Writing a strategic plan can require anywhere from a few hours to a few days. Use the following guides to get started with your own. If you ever need help, consider consulting with a professional.
How to Write a Values Statement
Your Values Statement should clearly demonstrate the most important things you consider, consciously or not, when making business decisions and choices. When dealing with a customer, do you value fun, satisfaction, or financial benefits? When deciding to start a new line of products or services, should the new offering add joy, profitability, quality or some other value to the company and the customer?
Next, take your list of top three values and turn them into active statements by inserting a helping verb in front of (helping verbs such as, Do, Have, Be, etc.).
For example, rather than just stating,
“We value honesty, fun and compassion,”
you would write,
“When making any business-related decision, we remember that our values are to:”
- be honest
- have fun and
- show compassion
Your values statement can be a simple written sentence or turned into a poster that you might tack to the lunchroom cork board. You would also do well to add it to the header of any meeting agenda you create for your management team.
How to Write a Mission Statement
What is the general purpose of your organization? Why does it exist? What good does it do and for whom? What social or consumer problem does it strive to solve?
Once you answer these questions, combine these answers into a single statement, preferable of 25 words or less, that is as easy to remember and repeat as possible.
Identify Your 3- to 5-year Vision
Picture where you want to be as a business in three to five years. What does your service look like? How is your company viewed by your customers and communities? Where are you going as a business?

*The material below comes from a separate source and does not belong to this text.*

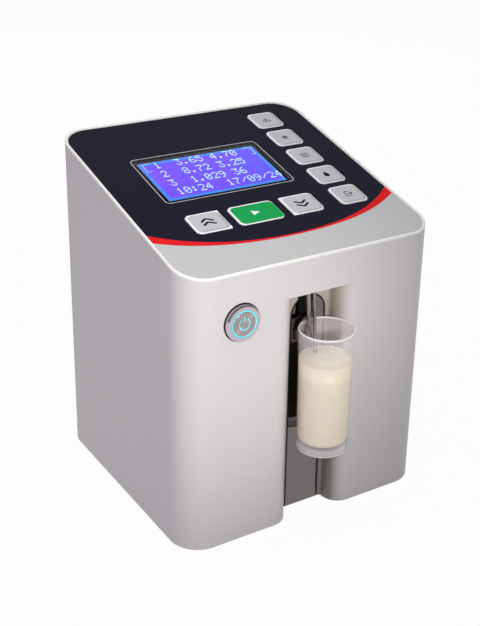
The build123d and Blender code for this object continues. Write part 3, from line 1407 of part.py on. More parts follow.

After answering such questions, write a vision statement that explains your organizational hopes and dreams in 25 words or less. Do not include details such as dates, years or numbers. Keep it general and aspirational.
Create a Calendar of Goals, Updates, Reports and Reviews
Once you have created your organization’s foundational statements, break down your vision statement into general objectives you hope to achieve, as well as annual, quarterly, and monthly goals necessary for achieving “success” according to your vision statement.
For each goal, note your employee who is responsible for its progress. If this employee is not a member of the management team, include the management team liaison to whom the employee will report.
Create a timeline for measuring, analyzing and reporting progress regarding each goal. Also list any new or updated resources the employee or manager will require, such as equipment, a budget, additional staff members or staff time, followed by an brief explanation of how and when the employee will submit informal updates and formal reports on progress and challenges.
Finally, write out meeting expectations, such as who should meet daily in team huddles, why and for how long (usually 10 minutes or less to briefly celebrating the previous day’s successes and identifying its challenges, the barriers to today’s goals, and resources needed to overcome barriers).
Explain how staff members should submit informal weekly progress updates to their supervisors to include data supporting claims of success or need to additional resources. Then define the process of giving a formal monthly goal status report to the management team member responsible for the goal. Finally, provide the expected schedule for holding quarterly strategic planning review sessions and an annual strategic planning update meeting with key leadership and staff.